We also have to look at what to my mind my late and very good friend Donald Dewar meant when he said that devolution is a process and not an end. The process was about extending democracy from the Scottish Parliament down to local government and local areas, so that you were giving powers to the people in the areas and the communities in which they lived. That to me is what Donald Dewar meant when he said that, not that it was the first step towards an independent Scotland.
My Lords, can I perhaps be somewhat boring and brief at this time of night by focusing on the amendment? It would insert the word “Devolved” into Clause 30, Clause 37 and Schedule 4, where the reference would become to the devolved Scottish Government. Clause 15 changes the formal name to the Scottish Government from the Scottish Executive. It was felt that the Executive were increasingly widely known as the Scottish Government and that it made sense to amend the Act to reflect public perception and to avoid confusion. However, the fact that the Scotland Act refers to “Scottish Executive” prevents the use of “Scottish Government” in legislation, contracts and other legal matters. Therefore, Clause 15 is designed to prevent inconsistencies in what the Scottish Executive are called by the public and in the legal name.
The noble Lord, Lord Foulkes, wishes to insert “devolved” in front of “Scottish Government”. That is unnecessary and may even lead to further confusion. Altering the name of the Scottish Government to “the devolved Scottish Government” would in no way strengthen the position of devolution. Indeed, it is important to note that no such prefix attaches to the devolved Administrations in Wales and Northern Ireland.

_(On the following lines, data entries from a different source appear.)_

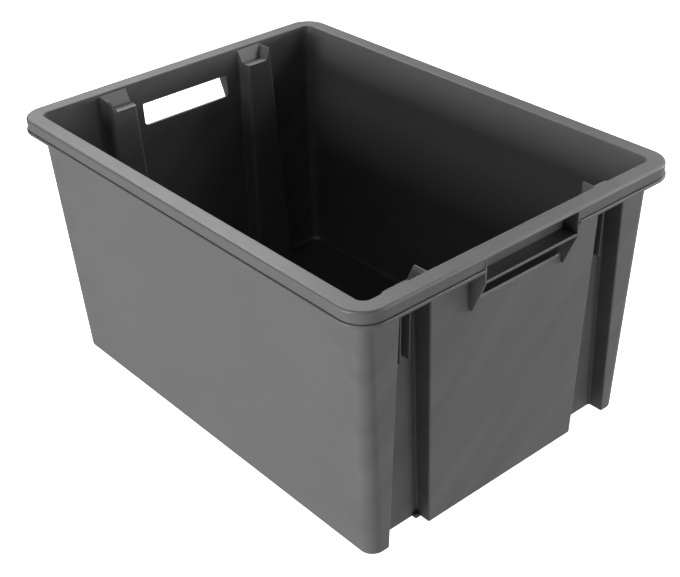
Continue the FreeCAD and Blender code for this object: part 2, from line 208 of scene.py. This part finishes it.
def polypropylene():
    """Satin grey polypropylene with a fine moulded grain and faint flow marks."""
    material = bpy.data.materials.new("grey_polypropylene")
    material.use_nodes = True
    tree = material.node_tree
    shader = tree.nodes["Principled BSDF"]
    shader.inputs["IOR"].default_value = PLASTIC_IOR
    place = tree.nodes.new("ShaderNodeTexCoord").outputs["Object"]

    flow = tree.nodes.new("ShaderNodeMapping")
    flow.vector_type = "TEXTURE"
    flow.inputs["Rotation"].default_value = (FLOW_ANGLE, 0, 0)
    flow.inputs["Scale"].default_value = FLOW_STRETCH
    link(material, place, flow.inputs["Vector"])

    def noise(pattern, vector=place):
        scale, detail, rough = pattern
        node = tree.nodes.new("ShaderNodeTexNoise")
        node.inputs["Scale"].default_value = scale
        node.inputs["Detail"].default_value = detail
        node.inputs["Roughness"].default_value = rough
        link(material, vector, node.inputs["Vector"])
        return node.outputs["Fac"]

    def ramp(source, low, high, start=0.0, stop=1.0):
        node = tree.nodes.new("ShaderNodeMapRange")
        node.inputs["From Min"].default_value = start
        node.inputs["From Max"].default_value = stop
        node.inputs["To Min"].default_value = low
        node.inputs["To Max"].default_value = high
        link(material, source, node.inputs["Value"])
        return node.outputs["Result"]

    # The tone: a broad mottle, plus the flow marks by how far a point is from the middle.
    # Sockets of the Mix node: 0 is the factor, 2 and 3 are two floats, 6 and 7 two colours
    tone = tree.nodes.new("ShaderNodeMix")
    tone.data_type = "RGBA"
    tone.inputs[6].default_value = DARK_GREY
    tone.inputs[7].default_value = LIGHT_GREY
    mottle = tree.nodes.new("ShaderNodeMath")
    mottle.operation = "MULTIPLY_ADD"
    mottle.inputs[1].default_value = MOTTLE_SHARE
    link(material, noise(MOTTLE), mottle.inputs[0])
    axes = tree.nodes.new("ShaderNodeSeparateXYZ")
    link(material, place, axes.inputs["Vector"])
    off_middle = tree.nodes.new("ShaderNodeMath")
    off_middle.operation = "ABSOLUTE"
    link(material, axes.outputs["X"], off_middle.inputs[0])
    share = ramp(off_middle.outputs["Value"], FLOW_FAINT, FLOW_FULL, FLOW_START, FLOW_END)
    marks = tree.nodes.new("ShaderNodeMix")
    marks.inputs[2].default_value = FLOW_EVEN
    link(material, share, marks.inputs[0])
    streaks = noise(STREAKS, flow.outputs["Vector"])
    link(material, ramp(streaks, 0.0, FLOW_PEAK, *STREAK_BAND), marks.inputs[3])
    link(material, marks.outputs[0], mottle.inputs[2])
    link(material, mottle.outputs["Value"], tone.inputs[0])
    link(material, tone.outputs[2], shader.inputs["Base Color"])
    link(material, ramp(noise(GLOSS), *ROUGHNESS), shader.inputs["Roughness"])

    # The surface: a fine grain on top of long, shallow waves
    grain = tree.nodes.new("ShaderNodeBump")
    grain.inputs["Strength"].default_value = GRAIN_STRENGTH
    grain.inputs["Distance"].default_value = GRAIN_DEPTH
    link(material, noise(GRAIN), grain.inputs["Height"])
    waves = tree.nodes.new("ShaderNodeBump")
    waves.inputs["Strength"].default_value = WAVE_STRENGTH
    waves.inputs["Distance"].default_value = WAVE_DEPTH
    link(material, noise(WAVES), waves.inputs["Height"])
    link(material, grain.outputs["Normal"], waves.inputs["Normal"])
    link(material, waves.outputs["Normal"], shader.inputs["Normal"])
    return material


def direction(azimuth, elevation):
    """The way from the crate towards a place given by two angles in degrees."""
    turn = math.radians(azimuth)
    rise = math.radians(elevation)
    level = math.cos(rise)
    return Vector((math.sin(turn) * level, -math.cos(turn) * level, math.sin(rise)))


def add_camera():
    """The camera, at the photograph's viewing angle."""
    back = direction(AZIMUTH, ELEVATION)
    roll = math.radians(ROLL)
    right = Vector((0, 0, 1)).cross(back).normalized()
    up = back.cross(right)
    tilted_right = math.cos(roll) * right + math.sin(roll) * up
    tilted_up = math.cos(roll) * up - math.sin(roll) * right
    data = bpy.data.cameras.new("camera")
    data.lens = LENS
    data.sensor_width = SENSOR
    camera = bpy.data.objects.new("camera", data)
    bpy.context.collection.objects.link(camera)
    axes = Matrix((tilted_right, tilted_up, back)).transposed()
    camera.matrix_world = Matrix.Translation(LOOK_AT + back * DISTANCE) @ axes.to_4x4()
    bpy.context.scene.camera = camera


def add_softbox(name, azimuth, elevation, width, height, power):
    """A large rectangular light that looks at the crate from one side."""
    data = bpy.data.lights.new(name, "AREA")
    data.shape = "RECTANGLE"
    data.size = width
    data.size_y = height
    data.energy = power
    light = bpy.data.objects.new(name, data)
    bpy.context.collection.objects.link(light)
    away = direction(azimuth, elevation)
    light.location = LIGHT_AIM + away * LIGHT_DISTANCE
    light.rotation_mode = "QUATERNION"
    light.rotation_quaternion = away.to_track_quat("Z", "Y")
    return light


def add_plane(name, reach, grey, glow, height=0.0):
    """A matt square on the ground that glows evenly; with a height, it has upright sides."""
    mesh = bpy.data.meshes.new(name)
    square = [(-reach, -reach), (reach, -reach), (reach, reach), (-reach, reach)]
    ground = [(0, 1, 2, 3)]
    if height > 0:
        corners = [(x, y, z) for z in (0, height) for x, y in square]
        sides = [(i, (i + 1) % 4, (i + 1) % 4 + 4, i + 4) for i in range(4)]
        mesh.from_pydata(corners, [], ground + sides)
    else:
        mesh.from_pydata([(x, y, 0) for x, y in square], [], ground)
    plane = bpy.data.objects.new(name, mesh)
    bpy.context.collection.objects.link(plane)
    material = bpy.data.materials.new(name)
    material.use_nodes = True
    shader = material.node_tree.nodes["Principled BSDF"]
    shader.inputs["Base Color"].default_value = (grey, grey, grey, 1)
    shader.inputs["Specular IOR Level"].default_value = 0.0
    shader.inputs["Emission Color"].default_value = WHITE
    shader.inputs["Emission Strength"].default_value = glow
    mesh.materials.append(material)
    return plane


def add_floor():
    """A white floor with a far white backdrop, and the unseen plane that lights from below."""
    floor = add_plane("white_floor", FLOOR_REACH, FLOOR_GREY, FLOOR_GLOW, BACKDROP_HEIGHT)
    floor.visible_diffuse = False
    floor.visible_glossy = False
    bounce = add_plane("floor_bounce", BOUNCE_REACH, 0.0, BOUNCE_GLOW)
    bounce.visible_camera = False
    bounce.visible_shadow = False


def add_light():
    """Soft studio light: low boxes on the seen sides, higher ones behind, sheens, a dim room."""
    for box in SOFTBOXES:
        add_softbox(*box)
    for box in SHEENS:
        light = add_softbox(*box)
        light.visible_diffuse = False
    world = bpy.data.worlds.new("studio")
    world.use_nodes = True
    room = world.node_tree.nodes["Background"]
    room.inputs["Color"].default_value = WHITE
    room.inputs["Strength"].default_value = ROOM_GLOW
    bpy.context.scene.world = world


bpy.context.scene.view_settings.view_transform = "Standard"
plastic = polypropylene()
for node in nodes.values():
    node.data.materials.clear()
    node.data.materials.append(plastic)
trees = {name: surface_tree(node) for name, node in nodes.items()}
for name in rounded_nodes():
    soften(name, trees, plastic)
add_camera()
add_floor()
add_light()
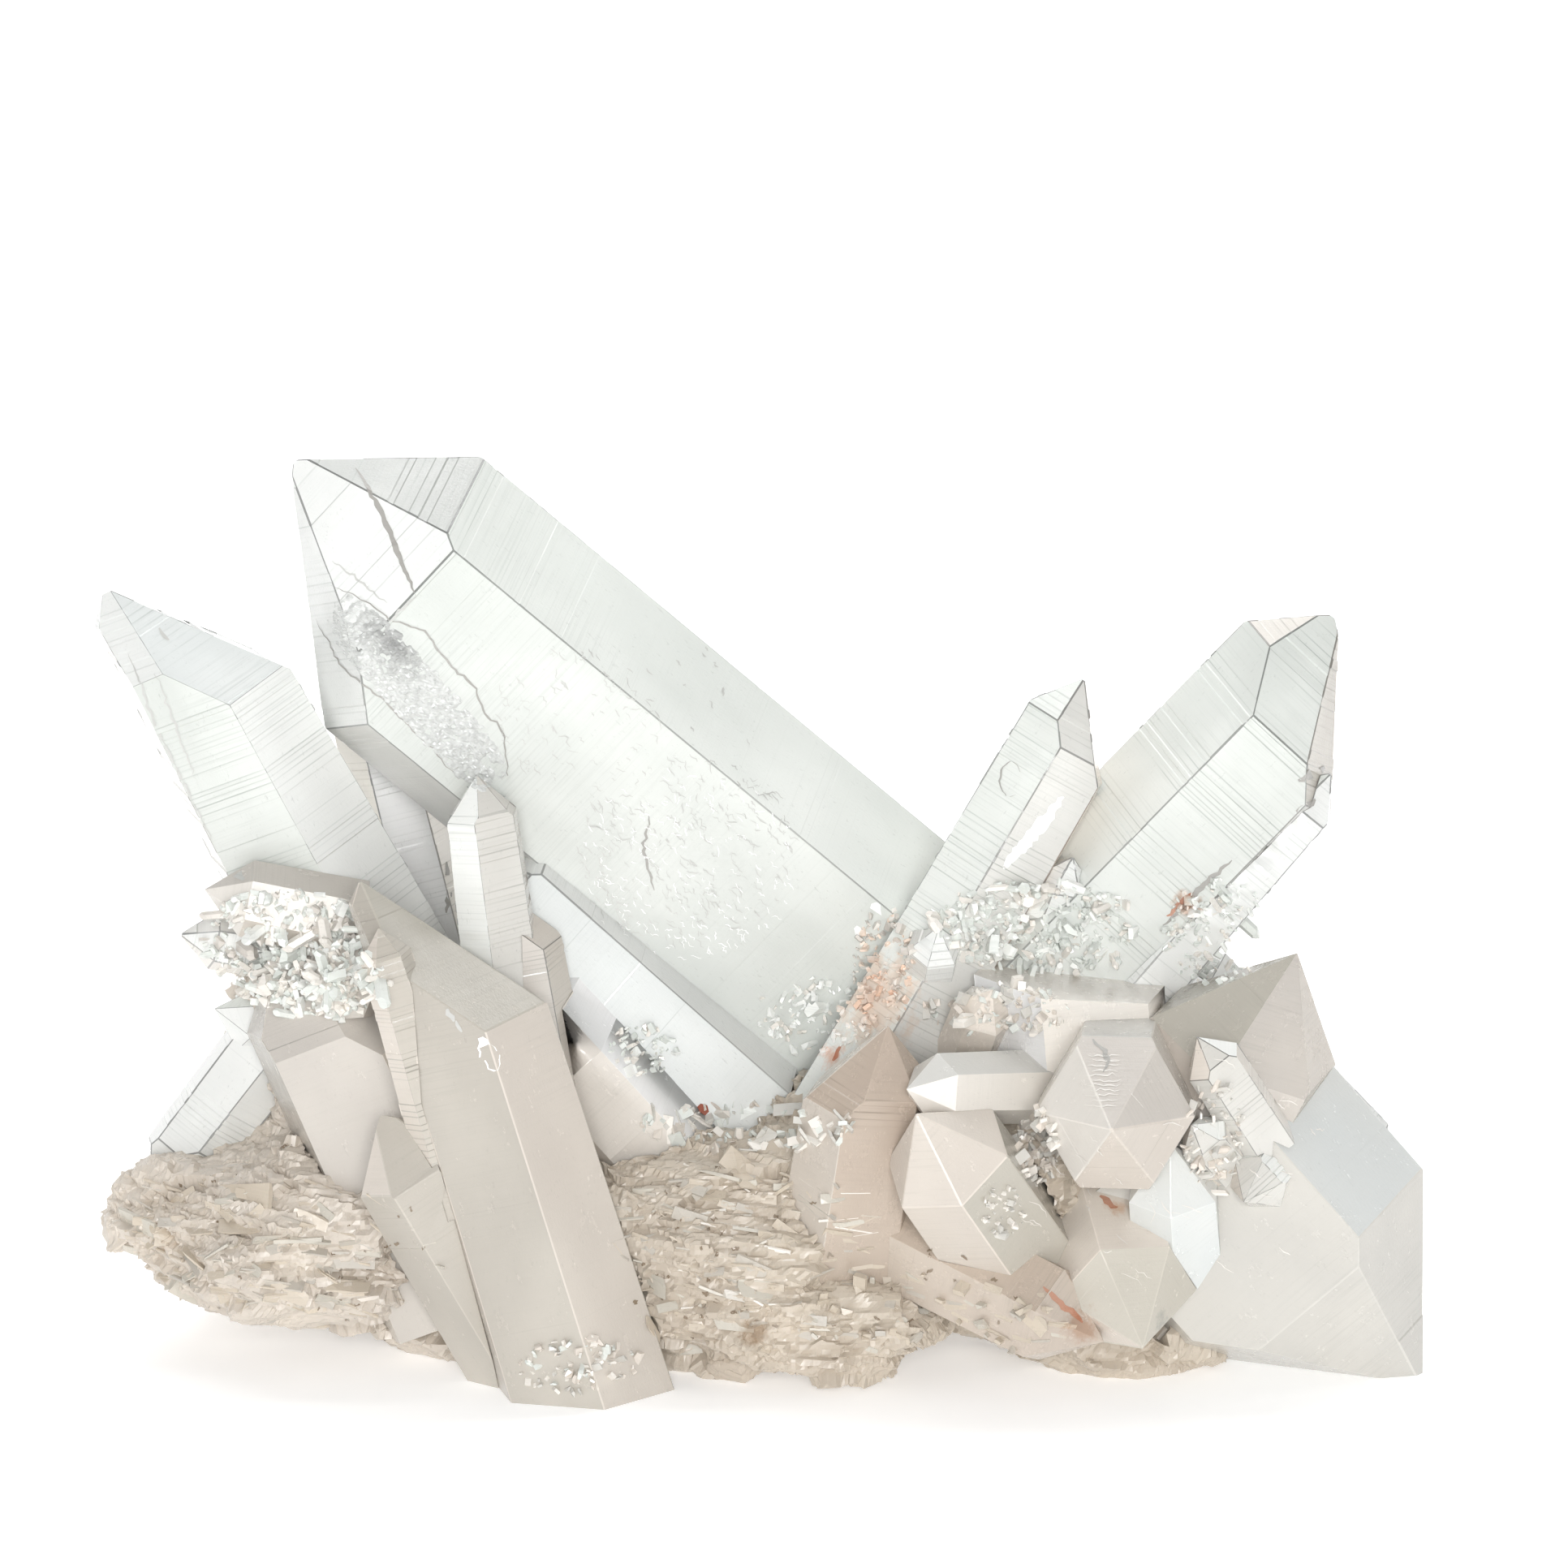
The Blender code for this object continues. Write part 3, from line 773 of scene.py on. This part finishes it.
def hollow_sheet():
    forward = HOLLOW_END - HOLLOW_START
    sideways = Vector((-forward.y, forward.x)).normalized()
    rows, columns = HOLLOW_STEPS
    verts, faces, colours, index = [], [], [], {}
    for i in range(rows):
        for j in range(columns):
            s, t = i / (rows - 1), j / (columns - 1) * 2 - 1
            half = HOLLOW_WIDTH / 2 * (1 - abs(2 * s - 1) ** 5)
            flat = HOLLOW_START + forward * s + sideways * half * t
            found = surface_at(flat.x, flat.y)
            if not found:
                continue
            place, normal = found
            inside = 1 - max(abs(t), abs(2 * s - 1)) ** 6
            rough = noise.fractal(place / MM * 1.5, 0.7, 2.1, 5)
            lift = (HOLLOW_LIFT + HOLLOW_CRINKLE * rough) * inside - RIM_DEPTH * (1 - inside)
            index[i, j] = len(verts)
            verts.append(place + normal * lift * MM)
    for i in range(rows - 1):
        for j in range(columns - 1):
            corner = [index.get(key) for key in ((i, j), (i + 1, j), (i + 1, j + 1), (i, j + 1))]
            if None in corner:
                continue
            faces.append(corner)
            colours.append(hollow_tone(i / rows, j / columns, verts[corner[0]]))
    mesh = bpy.data.meshes.new("etched_hollow")
    mesh.from_pydata(verts, [], faces)
    piece = new_piece("etched_hollow", mesh, "clear_quartz")
    store_looks(piece, np.ones(len(verts)), np.array(verts) / MM, np.zeros(len(faces)), colours)
    return piece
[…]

It would look very odd and lopsided if it happened just in Scotland.
That said, this has been a useful debate on devolution. I will not go into all the highways and byways but some important points were made. Some of us who very much support what has happened over the past 12 years sometimes miss a trick because so often, ahead of the debates in 1997 and the referendum leading up to that, we talked about devolution in terms of the Scottish Parliament dealing with matters related to the domestic agenda of the people of Scotland and the United Kingdom Parliament being responsible for macroeconomic policies, defence, foreign policy, social security and pensions. Although we will undoubtedly debate where the boundaries should be—the Bill seeks to address some of these issues—I nevertheless believe that the idea of a Scottish Parliament within a United Kingdom still commands the support of the vast majority of the people in Scotland. I hope that the noble Lord will withdraw the amendment.
I am convinced by the eloquence and brevity of both Front Benches. I beg leave to withdraw the amendment.